The study focused on three coastal forests in the Northeast: two in New York (Montauk and Shelter Island) and one in Newport, Rhode Island. The research team collected cores from oak trees at all three sites and analyzed them in two ways. First, they measured ring width—the traditional tool of dendrochronology—which shows how much a tree grows each year. They also examined the microscopic structure of the wood, including the size and arrangement of vessels that move water through the tree, to better understand how the trees function during periods of stress. These two approaches allowed the team to test whether storms and rising seas had left detectable marks in the trees’ growth patterns.

“We went into this asking a pretty basic question: would the storms even show up in the tree rings? And they did,” said lead author Nicole Davi, a professor at William Paterson University and an adjunct senior research scientist at the Lamont-Doherty Earth Observatory, which is part of the Columbia Climate School. “That was exciting on its own, but what really stood out was the trees’ resilience and how quickly their growth bounced back from storms.”

The records from those cores stretch back as far as the 18th century, potentially giving the researchers a much longer view of storm impacts than modern observations alone.

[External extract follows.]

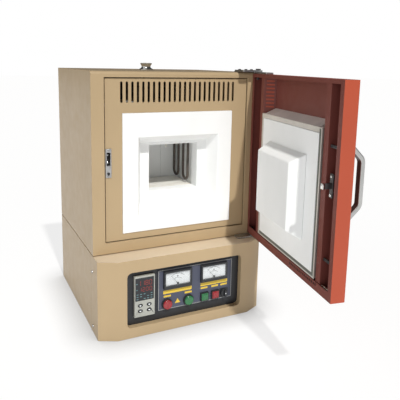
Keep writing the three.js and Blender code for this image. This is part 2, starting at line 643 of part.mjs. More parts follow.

The researchers found that while tree growth dropped significantly the year following major hurricanes, the forests generally recovered in about two years. “This information could inform foresters or other decision-makers when it comes to forest conservation and restoration initiatives,” said Davi.

But storm recovery may be only part of the story. In Montauk, the trees grew less in years when coastal water levels were higher than their long-term average. Even as sea level rises steadily over the long term, coastal water levels can run unusually high in some years because of shifting ocean conditions, weather patterns and tides. The team suspects that higher water tables or salt exposure may be wearing these forests down, but this is a topic Davi and her colleagues hope to investigate further as the research continues.

“Sites like Montauk are rare and important because they preserve a long history of environmental change in one place,” said coauthor Mukund Rao, a research professor at Lamont. “The fact that these trees record major hurricanes and possibly the effects of higher coastal water levels makes them valuable for understanding how coastal ecosystems respond to environmental pressures.”

A scanned core from coastal oak tree (c), and the same sample processed for wood anatomy analysis, below. The highlighted vessels (d) are part of the tree’s internal plumbing, which carry water through the wood. Changes in their size and arrangement can reveal how trees respond to stress such as storm damage.

Davi and colleagues ultimately hope to use tree rings to reconstruct a hurricane history for the Northeast that extends back before the 1850s, when written records began. The team recently received funding to expand their work to more sites and more tree species. They will also install tools called dendrometers, which track subtle changes in tree growth over time. This next phase of work will help researchers get a clearer sense for how coastal forests respond to flooding, salt exposure and other stresses as conditions along the coast continue to change.

The research team included Lamont’s Ed Cook, Caroline Leland and Laia Andreu-Hayles (also of the Centre for Ecological Research and Forestry Applications in Spain), Arturo Pacheco-Solana of the University of Padua and Neil Pederson of Harvard Forest.

The research was sponsored by the New Jersey Sea Grant Consortium with funds from NOAA’s Office of Sea Grant, U.S. Department of Commerce.